- What the task requires
Reproduce only the top of the records, down to and including the line containing "of the base.".

— Start Dataset excerpts —

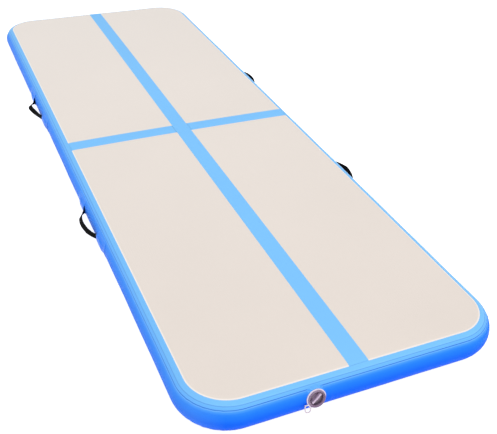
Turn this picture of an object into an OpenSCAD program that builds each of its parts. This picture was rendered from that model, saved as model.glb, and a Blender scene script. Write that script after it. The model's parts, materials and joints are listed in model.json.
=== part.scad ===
// Inflatable air track mat: drop-stitch body with half-round walls, four webbing
// handles and a capped inflation valve in the end wall at -Y.
// Millimetres, +Z up, +Y along the mat, origin at the middle of the base.

/* [Mat] */
// Length of the inflated mat
mat_l = 3000; // [2600:50:4000]
// Width of the inflated mat, handles left out
mat_w = 1000; // [900:50:1200]
// Inflated height
mat_h = 105; // [100:1:130]
// Corner radius in plan, at the widest line of the wall
corner_r = 158; // [140:2:220]
// Thickness of each coated fabric skin
skin_t = 1; // [0.8:0.1:1.2]
// Width of the flap that the inner wall strip glues under each skin
flap_w = 25; // [15:1:40]

/* [Wall bands] */
// Angle round the wall, from straight up, where the deck colour ends
band_start = 17; // [12:1:24]
// Angle where the deck skin ends, hidden under the edge band
hem_angle = 32; // [28:1:36]
// Angle where the edge band ends on the side cover
band_end = 46; // [42:1:50]
// Thickness of the edge bands
band_t = 0.8; // [0.5:0.1:1.2]

/* [Deck lines] */
// Width of the line down the deck
centre_line_w = 61; // [40:1:80]
// Width of the line across the deck
cross_line_w = 63; // [40:1:80]
// Thickness of the line strips
line_t = 0.4; // [0.3:0.1:0.8]

/* [Drop-stitch threads] */
// Rows of thread bundles across the mat
yarn_rows_x = 5; // [3:1:7]
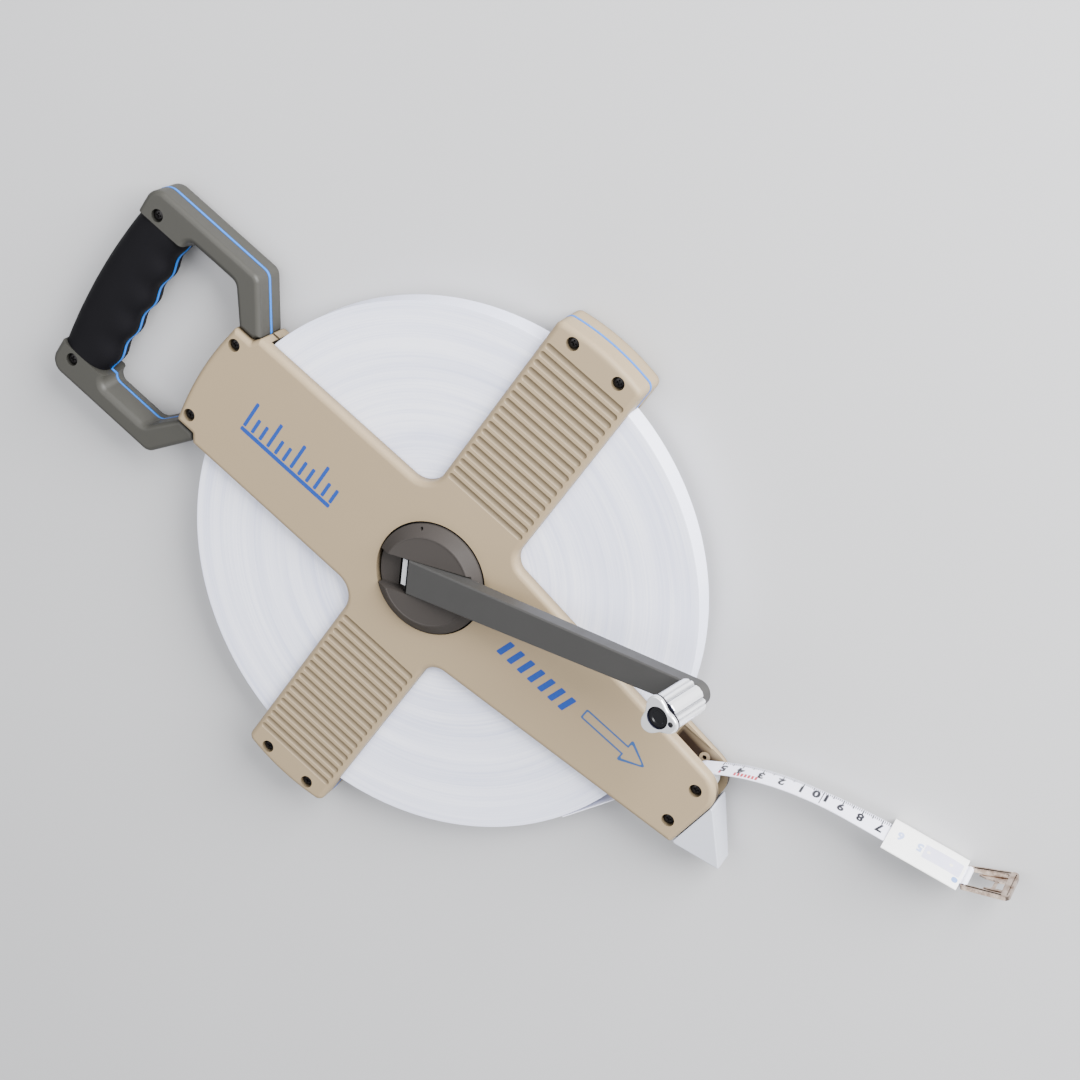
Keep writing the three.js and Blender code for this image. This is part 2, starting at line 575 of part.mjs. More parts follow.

— End Dataset excerpts —

- Reply
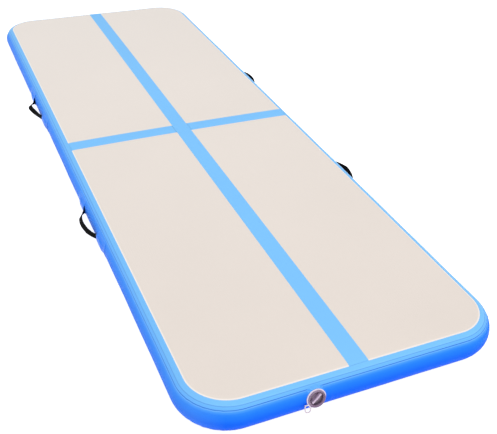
Turn this picture of an object into an OpenSCAD program that builds each of its parts. This picture was rendered from that model, saved as model.glb, and a Blender scene script. Write that script after it. The model's parts, materials and joints are listed in model.json.
=== part.scad ===
// Inflatable air track mat: drop-stitch body with half-round walls, four webbing
// handles and a capped inflation valve in the end wall at -Y.
// Millimetres, +Z up, +Y along the mat, origin at the middle of the base.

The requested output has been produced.